Input material
# # #

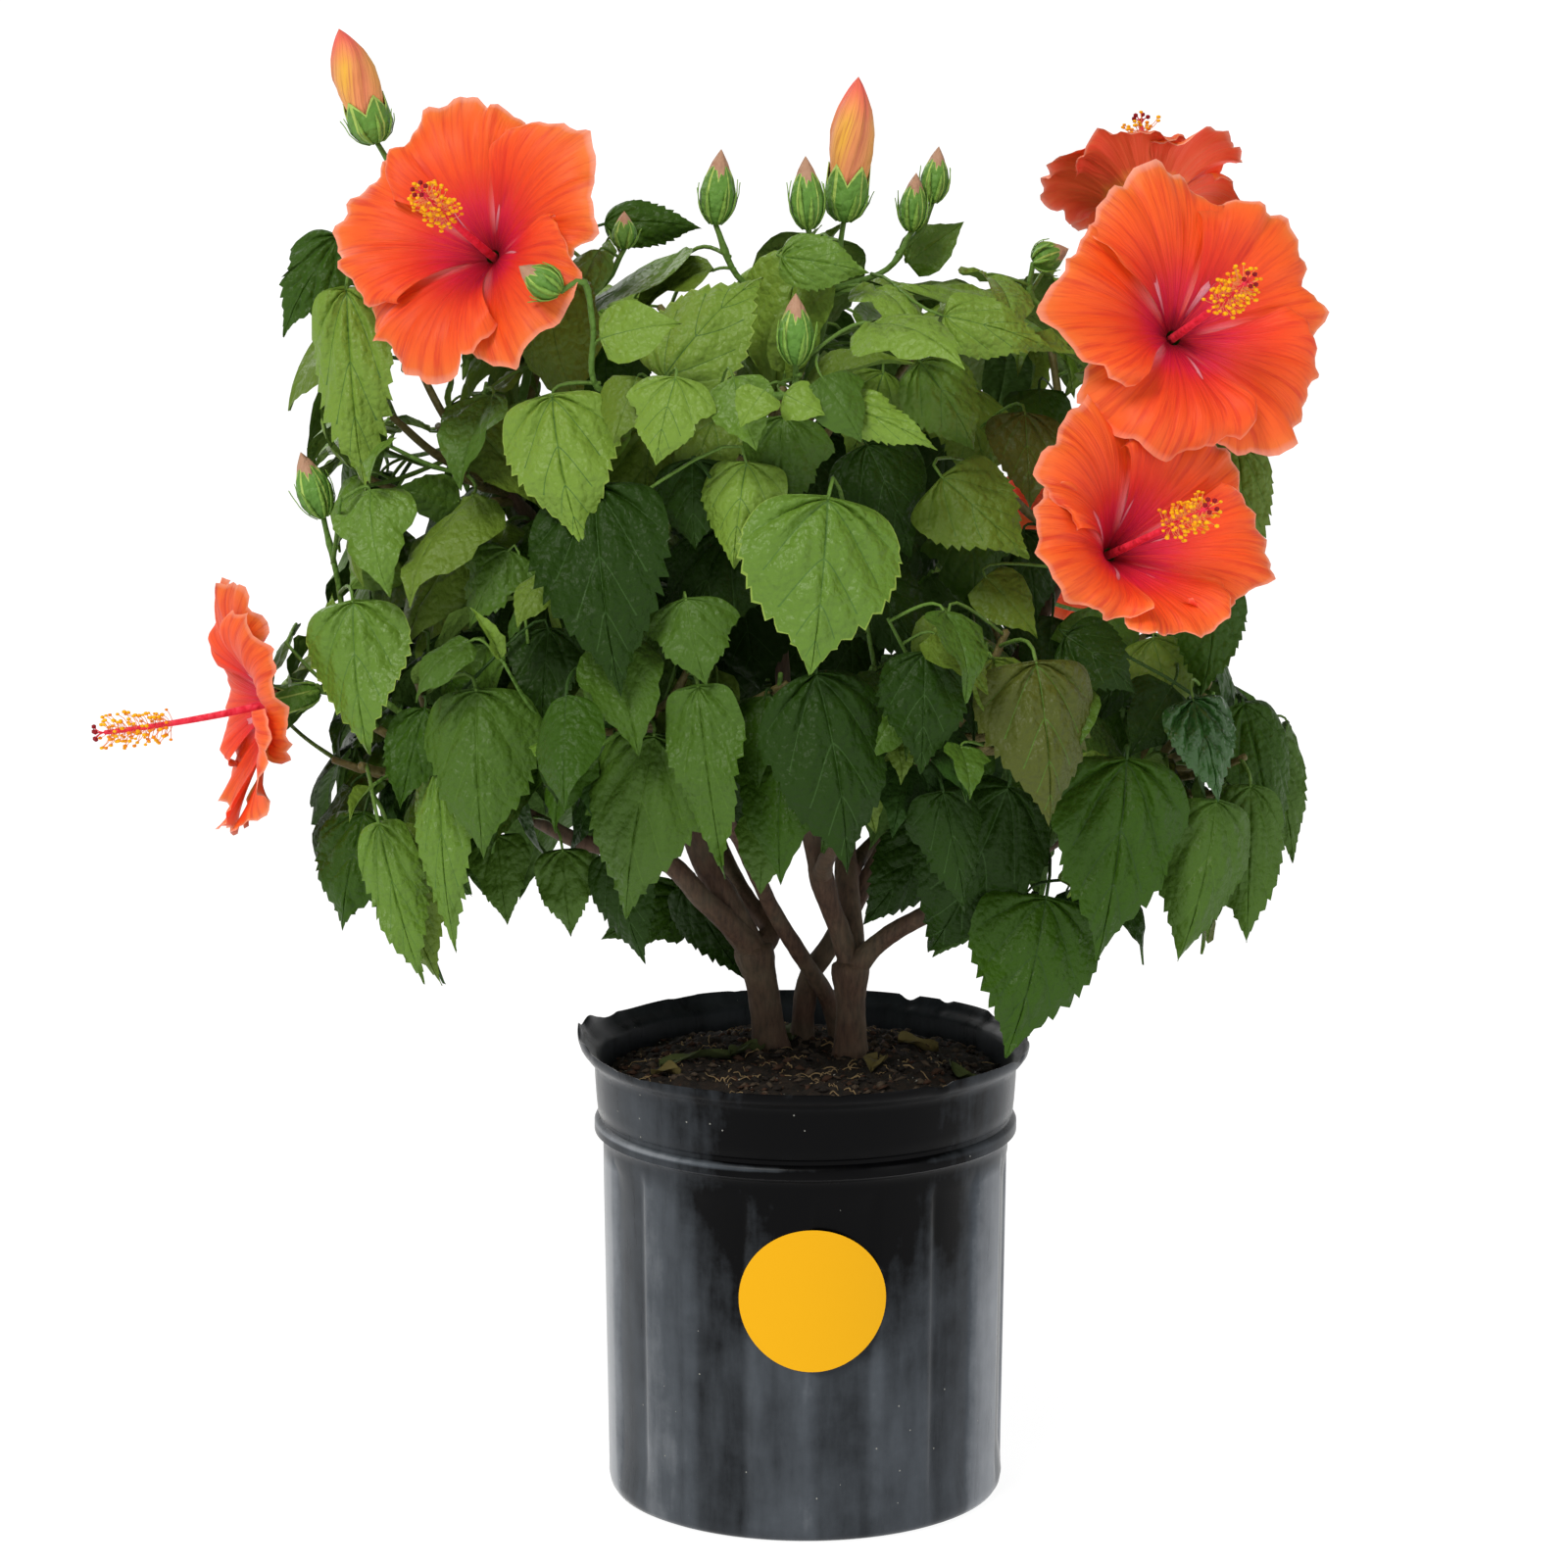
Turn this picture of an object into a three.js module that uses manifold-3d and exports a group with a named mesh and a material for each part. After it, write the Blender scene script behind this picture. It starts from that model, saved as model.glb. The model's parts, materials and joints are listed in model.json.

# # #

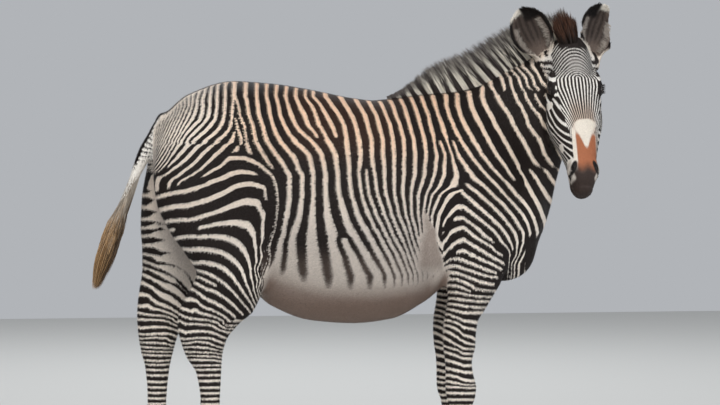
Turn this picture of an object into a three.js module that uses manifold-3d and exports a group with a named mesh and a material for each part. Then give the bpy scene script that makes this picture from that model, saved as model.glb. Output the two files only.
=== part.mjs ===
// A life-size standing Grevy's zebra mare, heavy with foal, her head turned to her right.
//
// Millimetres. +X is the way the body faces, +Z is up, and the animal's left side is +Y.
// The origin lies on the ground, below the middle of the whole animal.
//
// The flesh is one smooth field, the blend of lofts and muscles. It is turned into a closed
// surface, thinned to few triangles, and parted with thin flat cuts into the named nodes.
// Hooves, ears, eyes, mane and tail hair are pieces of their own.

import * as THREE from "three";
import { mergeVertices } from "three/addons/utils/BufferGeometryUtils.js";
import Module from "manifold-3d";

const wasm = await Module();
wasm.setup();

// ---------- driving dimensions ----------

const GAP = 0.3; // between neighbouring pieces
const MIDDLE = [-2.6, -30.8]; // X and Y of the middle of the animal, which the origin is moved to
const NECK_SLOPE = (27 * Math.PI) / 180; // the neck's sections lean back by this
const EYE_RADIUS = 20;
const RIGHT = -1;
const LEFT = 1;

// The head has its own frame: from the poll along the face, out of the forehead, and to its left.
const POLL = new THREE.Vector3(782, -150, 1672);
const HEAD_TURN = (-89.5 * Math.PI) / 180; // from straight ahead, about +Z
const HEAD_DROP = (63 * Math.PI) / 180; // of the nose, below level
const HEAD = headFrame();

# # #

Instructions for the task
Print, without alteration, the lines from the line with "two files only." to the line with "---------- driving dimensions". Include both of them, and omit every other line.

Response to this task
Turn this picture of an object into a three.js module that uses manifold-3d and exports a group with a named mesh and a material for each part. Then give the bpy scene script that makes this picture from that model, saved as model.glb. Output the two files only.
=== part.mjs ===
// A life-size standing Grevy's zebra mare, heavy with foal, her head turned to her right.
//
// Millimetres. +X is the way the body faces, +Z is up, and the animal's left side is +Y.
// The origin lies on the ground, below the middle of the whole animal.
//
// The flesh is one smooth field, the blend of lofts and muscles. It is turned into a closed
// surface, thinned to few triangles, and parted with thin flat cuts into the named nodes.
// Hooves, ears, eyes, mane and tail hair are pieces of their own.

import * as THREE from "three";
import { mergeVertices } from "three/addons/utils/BufferGeometryUtils.js";
import Module from "manifold-3d";

const wasm = await Module();
wasm.setup();

// ---------- driving dimensions ----------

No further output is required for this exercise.